Output the data below in full, byte for byte. Nothing may differ.
--- start SUPPLIED DATA ---
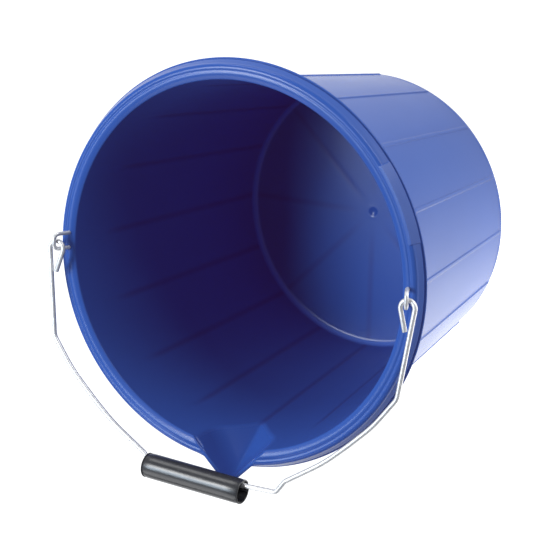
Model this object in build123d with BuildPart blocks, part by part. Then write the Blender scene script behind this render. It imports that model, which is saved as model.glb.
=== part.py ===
from build123d import *

import os
from math import acos, atan2, cos, degrees, hypot, radians, sin, tan

os.makedirs("parts", exist_ok=True)

# Moulded shell: axis on Z, foot ring on Z = 0, pouring spout towards -Y, bail pivots on the X axis.
height = 249.0  # rim top above the foot
base_r = 121.0  # outer wall radius at the foot
wall_top_r = 155.4  # outer wall radius, carried up to the height of the rim
wall = 3.2  # wall thickness, measured radially
floor_top = 6.0
floor_thick = 3.2
floor_fillet = 6.0
foot_inner_r = 114.0
foot_draft = 1.5
foot_edge_r = 1.2

# Rolled rim: a rounded mouth, a shallow valley, an outer bead and a sloping skirt.
mouth_land = 2.6  # radial width and depth of the rounded mouth edge
mouth_bulge = 0.7  # how far the rounding stands off its chord, as a share of its width
valley_r = 158.8
valley_depth = 1.1
crest_r = 162.0
bead_r = 165.0
bead_drop = 3.4
bead_round = 0.28  # the bead's rounding passes this share of its width and drop in from the corner
skirt_r = 168.6
skirt_drop = 12.0
skirt_thick = 2.3
web_thick = 2.6  # the rim's top web, under the valley

# Blank raised plate on the skirt.
plate_start = 14.5  # degrees from +X
plate_end = 38.0
plate_proud = 0.9
plate_margin = 1.2
plate_sink = 1.0

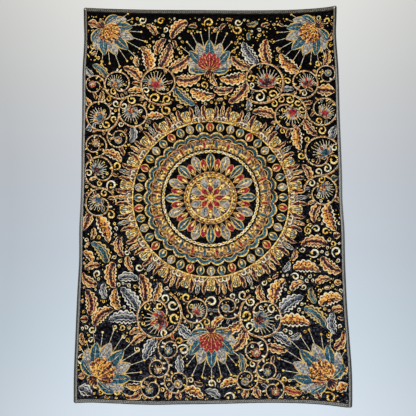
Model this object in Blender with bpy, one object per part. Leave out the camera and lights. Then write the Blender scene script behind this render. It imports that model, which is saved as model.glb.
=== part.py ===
--- end SUPPLIED DATA ---
THE SOLUTION
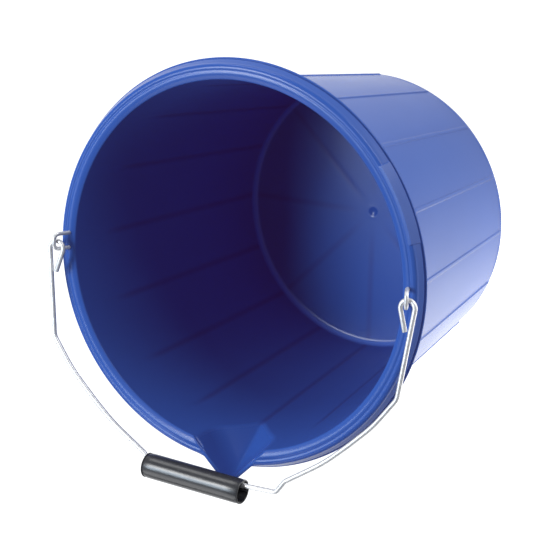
Model this object in build123d with BuildPart blocks, part by part. Then write the Blender scene script behind this render. It imports that model, which is saved as model.glb.
=== part.py ===
from build123d import *

import os
from math import acos, atan2, cos, degrees, hypot, radians, sin, tan

os.makedirs("parts", exist_ok=True)

# Moulded shell: axis on Z, foot ring on Z = 0, pouring spout towards -Y, bail pivots on the X axis.
height = 249.0  # rim top above the foot
base_r = 121.0  # outer wall radius at the foot
wall_top_r = 155.4  # outer wall radius, carried up to the height of the rim
wall = 3.2  # wall thickness, measured radially
floor_top = 6.0
floor_thick = 3.2
floor_fillet = 6.0
foot_inner_r = 114.0
foot_draft = 1.5
foot_edge_r = 1.2

# Rolled rim: a rounded mouth, a shallow valley, an outer bead and a sloping skirt.
mouth_land = 2.6  # radial width and depth of the rounded mouth edge
mouth_bulge = 0.7  # how far the rounding stands off its chord, as a share of its width
valley_r = 158.8
valley_depth = 1.1
crest_r = 162.0
bead_r = 165.0
bead_drop = 3.4
bead_round = 0.28  # the bead's rounding passes this share of its width and drop in from the corner
skirt_r = 168.6
skirt_drop = 12.0
skirt_thick = 2.3
web_thick = 2.6  # the rim's top web, under the valley

# Blank raised plate on the skirt.
plate_start = 14.5  # degrees from +X
plate_end = 38.0
plate_proud = 0.9
plate_margin = 1.2
plate_sink = 1.0

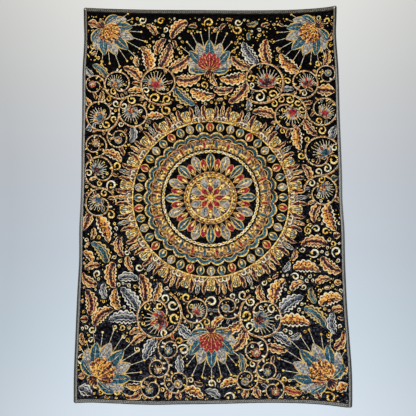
Model this object in Blender with bpy, one object per part. Leave out the camera and lights. Then write the Blender scene script behind this render. It imports that model, which is saved as model.glb.
=== part.py ===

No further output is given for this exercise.